_Task requirements_.
Every record should be written out exactly, please.

_Task input_.
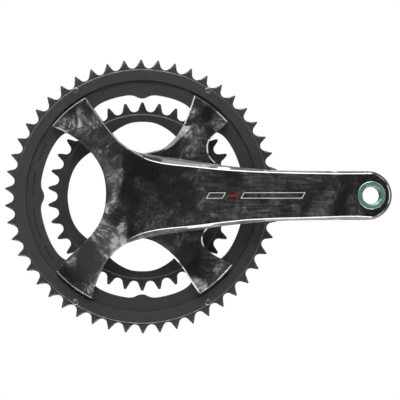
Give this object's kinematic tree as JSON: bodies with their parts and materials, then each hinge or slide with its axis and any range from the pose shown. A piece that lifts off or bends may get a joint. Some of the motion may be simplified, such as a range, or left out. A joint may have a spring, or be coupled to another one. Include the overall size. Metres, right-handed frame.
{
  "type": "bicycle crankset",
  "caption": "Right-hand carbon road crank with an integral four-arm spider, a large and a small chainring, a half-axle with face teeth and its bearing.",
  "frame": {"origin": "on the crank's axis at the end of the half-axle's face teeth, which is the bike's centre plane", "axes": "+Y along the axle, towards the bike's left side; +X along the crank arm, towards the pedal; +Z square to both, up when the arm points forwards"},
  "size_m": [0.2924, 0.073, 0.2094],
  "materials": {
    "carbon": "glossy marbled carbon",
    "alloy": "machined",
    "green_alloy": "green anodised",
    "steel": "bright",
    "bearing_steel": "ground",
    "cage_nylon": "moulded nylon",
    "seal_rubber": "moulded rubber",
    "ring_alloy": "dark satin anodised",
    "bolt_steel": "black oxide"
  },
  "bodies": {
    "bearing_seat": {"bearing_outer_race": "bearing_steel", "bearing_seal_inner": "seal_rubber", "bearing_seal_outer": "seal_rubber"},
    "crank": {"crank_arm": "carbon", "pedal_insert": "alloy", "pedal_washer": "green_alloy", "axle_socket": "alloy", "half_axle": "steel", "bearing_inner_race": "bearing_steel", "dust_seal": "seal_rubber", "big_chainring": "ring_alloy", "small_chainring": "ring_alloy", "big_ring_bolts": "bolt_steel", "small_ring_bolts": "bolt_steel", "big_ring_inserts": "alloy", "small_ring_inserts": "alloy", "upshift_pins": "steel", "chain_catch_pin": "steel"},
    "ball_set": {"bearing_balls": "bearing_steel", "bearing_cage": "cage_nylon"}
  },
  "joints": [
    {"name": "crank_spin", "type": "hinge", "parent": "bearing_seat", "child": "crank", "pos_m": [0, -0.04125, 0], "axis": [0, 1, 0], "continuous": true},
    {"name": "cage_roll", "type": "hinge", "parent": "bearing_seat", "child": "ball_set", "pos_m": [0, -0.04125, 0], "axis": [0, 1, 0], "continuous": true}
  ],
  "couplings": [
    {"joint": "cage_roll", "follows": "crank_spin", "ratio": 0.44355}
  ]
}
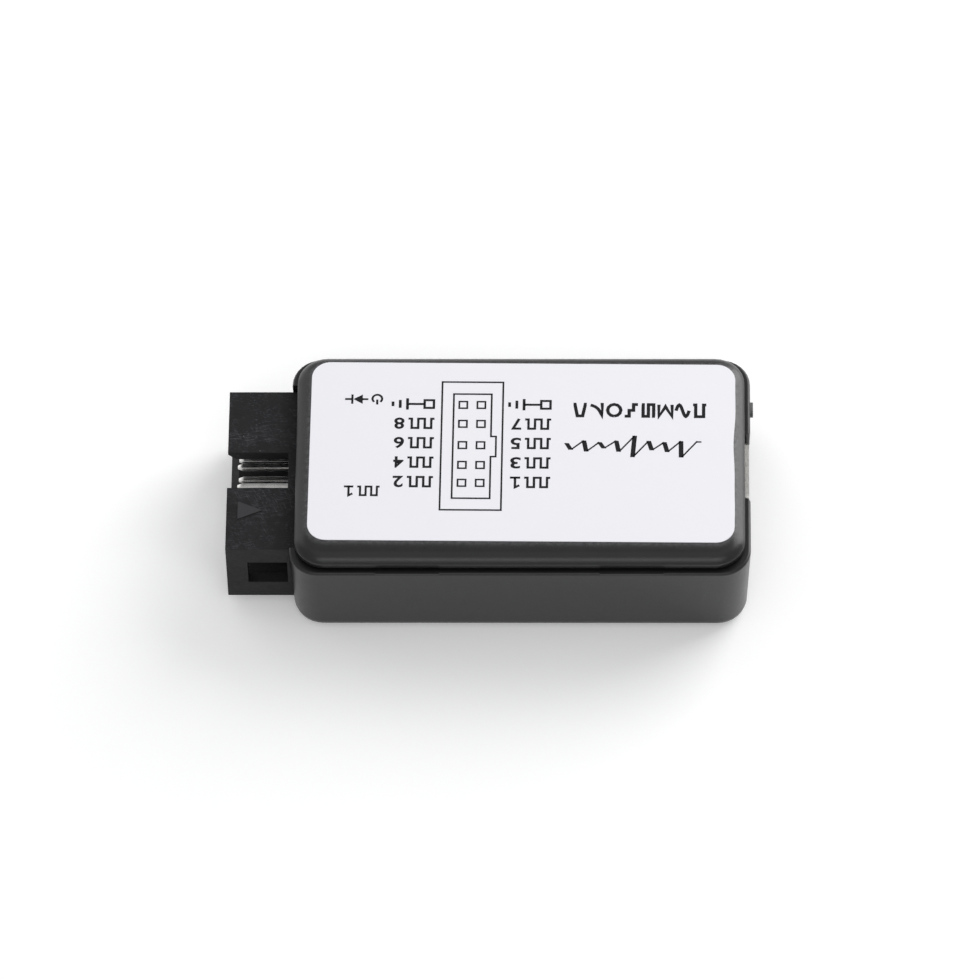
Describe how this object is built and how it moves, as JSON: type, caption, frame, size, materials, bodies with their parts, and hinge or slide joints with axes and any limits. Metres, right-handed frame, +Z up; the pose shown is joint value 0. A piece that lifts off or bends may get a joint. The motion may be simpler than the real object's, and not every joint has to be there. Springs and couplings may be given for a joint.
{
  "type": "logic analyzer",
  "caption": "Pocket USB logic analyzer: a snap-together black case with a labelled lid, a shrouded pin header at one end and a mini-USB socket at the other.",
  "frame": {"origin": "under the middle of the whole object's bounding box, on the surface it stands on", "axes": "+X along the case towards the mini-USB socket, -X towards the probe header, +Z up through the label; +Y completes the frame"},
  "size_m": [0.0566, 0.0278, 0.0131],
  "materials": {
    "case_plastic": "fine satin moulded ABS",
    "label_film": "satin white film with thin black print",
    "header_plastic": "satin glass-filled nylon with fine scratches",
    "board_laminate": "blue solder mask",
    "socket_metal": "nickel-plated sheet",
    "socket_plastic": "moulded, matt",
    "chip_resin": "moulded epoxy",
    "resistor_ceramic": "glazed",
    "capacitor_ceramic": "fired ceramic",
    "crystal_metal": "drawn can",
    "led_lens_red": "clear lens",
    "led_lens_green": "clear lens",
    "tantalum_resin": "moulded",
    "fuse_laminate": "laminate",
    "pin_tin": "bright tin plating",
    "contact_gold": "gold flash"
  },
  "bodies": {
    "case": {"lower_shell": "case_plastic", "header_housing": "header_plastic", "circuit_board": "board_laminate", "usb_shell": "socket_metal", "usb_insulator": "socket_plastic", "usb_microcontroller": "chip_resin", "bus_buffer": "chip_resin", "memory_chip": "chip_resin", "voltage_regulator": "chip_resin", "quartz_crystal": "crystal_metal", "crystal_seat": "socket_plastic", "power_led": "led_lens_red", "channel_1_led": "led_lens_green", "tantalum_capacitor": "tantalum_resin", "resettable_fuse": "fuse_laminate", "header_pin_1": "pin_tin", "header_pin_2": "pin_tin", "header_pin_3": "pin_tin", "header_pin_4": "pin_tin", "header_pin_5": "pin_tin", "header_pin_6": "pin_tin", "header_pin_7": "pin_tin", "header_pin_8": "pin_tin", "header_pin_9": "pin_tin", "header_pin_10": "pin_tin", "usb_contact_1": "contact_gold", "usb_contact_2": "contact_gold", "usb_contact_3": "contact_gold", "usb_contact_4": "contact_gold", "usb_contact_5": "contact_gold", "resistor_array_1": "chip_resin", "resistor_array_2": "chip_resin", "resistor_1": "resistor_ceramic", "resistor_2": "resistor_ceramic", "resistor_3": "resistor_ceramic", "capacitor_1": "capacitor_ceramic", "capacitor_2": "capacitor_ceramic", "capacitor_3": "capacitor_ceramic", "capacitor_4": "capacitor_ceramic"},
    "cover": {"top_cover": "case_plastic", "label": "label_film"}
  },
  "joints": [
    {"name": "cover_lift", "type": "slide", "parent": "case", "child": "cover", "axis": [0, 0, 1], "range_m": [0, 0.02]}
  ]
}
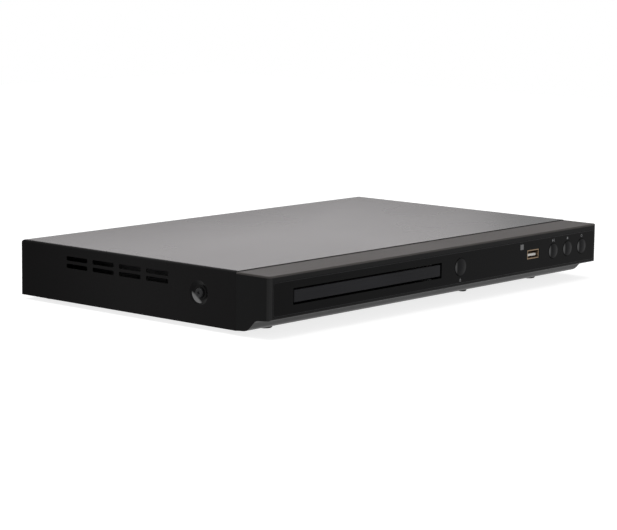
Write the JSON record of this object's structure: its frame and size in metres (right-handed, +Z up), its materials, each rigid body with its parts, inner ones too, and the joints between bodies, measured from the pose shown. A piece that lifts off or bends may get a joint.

_Output of the task_.
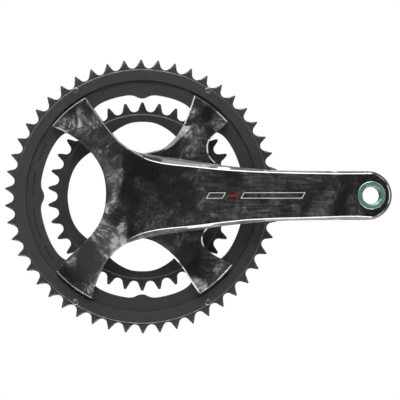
Give this object's kinematic tree as JSON: bodies with their parts and materials, then each hinge or slide with its axis and any range from the pose shown. A piece that lifts off or bends may get a joint. Some of the motion may be simplified, such as a range, or left out. A joint may have a spring, or be coupled to another one. Include the overall size. Metres, right-handed frame.
{
  "type": "bicycle crankset",
  "caption": "Right-hand carbon road crank with an integral four-arm spider, a large and a small chainring, a half-axle with face teeth and its bearing.",
  "frame": {"origin": "on the crank's axis at the end of the half-axle's face teeth, which is the bike's centre plane", "axes": "+Y along the axle, towards the bike's left side; +X along the crank arm, towards the pedal; +Z square to both, up when the arm points forwards"},
  "size_m": [0.2924, 0.073, 0.2094],
  "materials": {
    "carbon": "glossy marbled carbon",
    "alloy": "machined",
    "green_alloy": "green anodised",
    "steel": "bright",
    "bearing_steel": "ground",
    "cage_nylon": "moulded nylon",
    "seal_rubber": "moulded rubber",
    "ring_alloy": "dark satin anodised",
    "bolt_steel": "black oxide"
  },
  "bodies": {
    "bearing_seat": {"bearing_outer_race": "bearing_steel", "bearing_seal_inner": "seal_rubber", "bearing_seal_outer": "seal_rubber"},
    "crank": {"crank_arm": "carbon", "pedal_insert": "alloy", "pedal_washer": "green_alloy", "axle_socket": "alloy", "half_axle": "steel", "bearing_inner_race": "bearing_steel", "dust_seal": "seal_rubber", "big_chainring": "ring_alloy", "small_chainring": "ring_alloy", "big_ring_bolts": "bolt_steel", "small_ring_bolts": "bolt_steel", "big_ring_inserts": "alloy", "small_ring_inserts": "alloy", "upshift_pins": "steel", "chain_catch_pin": "steel"},
    "ball_set": {"bearing_balls": "bearing_steel", "bearing_cage": "cage_nylon"}
  },
  "joints": [
    {"name": "crank_spin", "type": "hinge", "parent": "bearing_seat", "child": "crank", "pos_m": [0, -0.04125, 0], "axis": [0, 1, 0], "continuous": true},
    {"name": "cage_roll", "type": "hinge", "parent": "bearing_seat", "child": "ball_set", "pos_m": [0, -0.04125, 0], "axis": [0, 1, 0], "continuous": true}
  ],
  "couplings": [
    {"joint": "cage_roll", "follows": "crank_spin", "ratio": 0.44355}
  ]
}
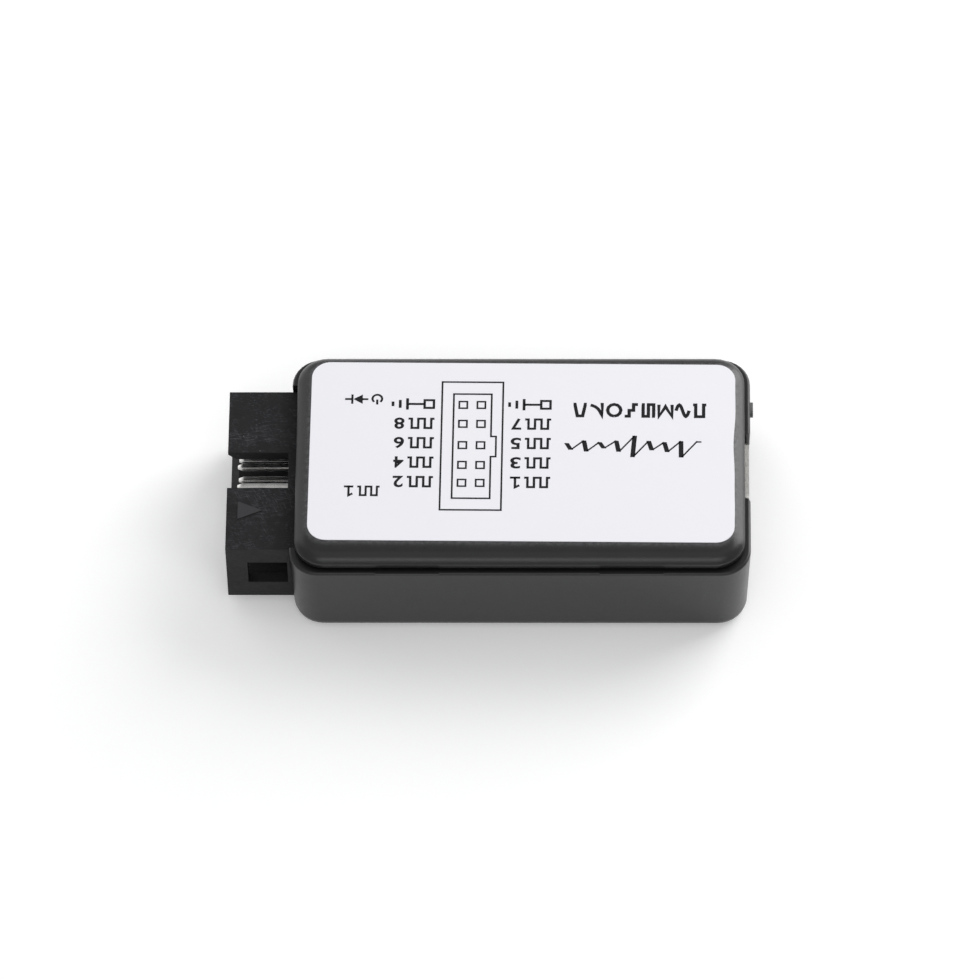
Describe how this object is built and how it moves, as JSON: type, caption, frame, size, materials, bodies with their parts, and hinge or slide joints with axes and any limits. Metres, right-handed frame, +Z up; the pose shown is joint value 0. A piece that lifts off or bends may get a joint. The motion may be simpler than the real object's, and not every joint has to be there. Springs and couplings may be given for a joint.
{
  "type": "logic analyzer",
  "caption": "Pocket USB logic analyzer: a snap-together black case with a labelled lid, a shrouded pin header at one end and a mini-USB socket at the other.",
  "frame": {"origin": "under the middle of the whole object's bounding box, on the surface it stands on", "axes": "+X along the case towards the mini-USB socket, -X towards the probe header, +Z up through the label; +Y completes the frame"},
  "size_m": [0.0566, 0.0278, 0.0131],
  "materials": {
    "case_plastic": "fine satin moulded ABS",
    "label_film": "satin white film with thin black print",
    "header_plastic": "satin glass-filled nylon with fine scratches",
    "board_laminate": "blue solder mask",
    "socket_metal": "nickel-plated sheet",
    "socket_plastic": "moulded, matt",
    "chip_resin": "moulded epoxy",
    "resistor_ceramic": "glazed",
    "capacitor_ceramic": "fired ceramic",
    "crystal_metal": "drawn can",
    "led_lens_red": "clear lens",
    "led_lens_green": "clear lens",
    "tantalum_resin": "moulded",
    "fuse_laminate": "laminate",
    "pin_tin": "bright tin plating",
    "contact_gold": "gold flash"
  },
  "bodies": {
    "case": {"lower_shell": "case_plastic", "header_housing": "header_plastic", "circuit_board": "board_laminate", "usb_shell": "socket_metal", "usb_insulator": "socket_plastic", "usb_microcontroller": "chip_resin", "bus_buffer": "chip_resin", "memory_chip": "chip_resin", "voltage_regulator": "chip_resin", "quartz_crystal": "crystal_metal", "crystal_seat": "socket_plastic", "power_led": "led_lens_red", "channel_1_led": "led_lens_green", "tantalum_capacitor": "tantalum_resin", "resettable_fuse": "fuse_laminate", "header_pin_1": "pin_tin", "header_pin_2": "pin_tin", "header_pin_3": "pin_tin", "header_pin_4": "pin_tin", "header_pin_5": "pin_tin", "header_pin_6": "pin_tin", "header_pin_7": "pin_tin", "header_pin_8": "pin_tin", "header_pin_9": "pin_tin", "header_pin_10": "pin_tin", "usb_contact_1": "contact_gold", "usb_contact_2": "contact_gold", "usb_contact_3": "contact_gold", "usb_contact_4": "contact_gold", "usb_contact_5": "contact_gold", "resistor_array_1": "chip_resin", "resistor_array_2": "chip_resin", "resistor_1": "resistor_ceramic", "resistor_2": "resistor_ceramic", "resistor_3": "resistor_ceramic", "capacitor_1": "capacitor_ceramic", "capacitor_2": "capacitor_ceramic", "capacitor_3": "capacitor_ceramic", "capacitor_4": "capacitor_ceramic"},
    "cover": {"top_cover": "case_plastic", "label": "label_film"}
  },
  "joints": [
    {"name": "cover_lift", "type": "slide", "parent": "case", "child": "cover", "axis": [0, 0, 1], "range_m": [0, 0.02]}
  ]
}
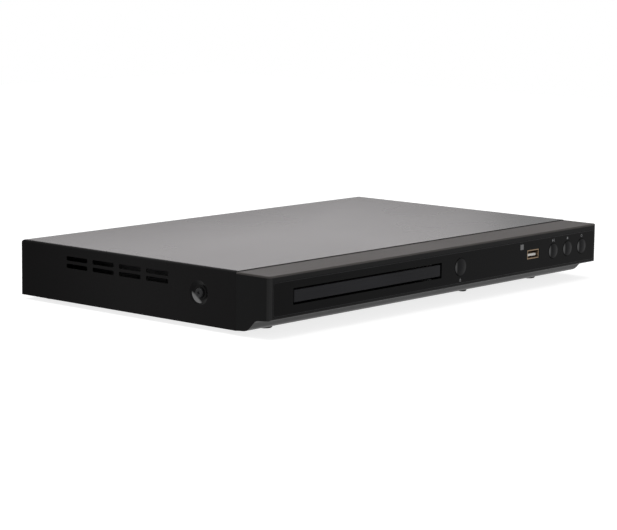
Write the JSON record of this object's structure: its frame and size in metres (right-handed, +Z up), its materials, each rigid body with its parts, inner ones too, and the joints between bodies, measured from the pose shown. A piece that lifts off or bends may get a joint.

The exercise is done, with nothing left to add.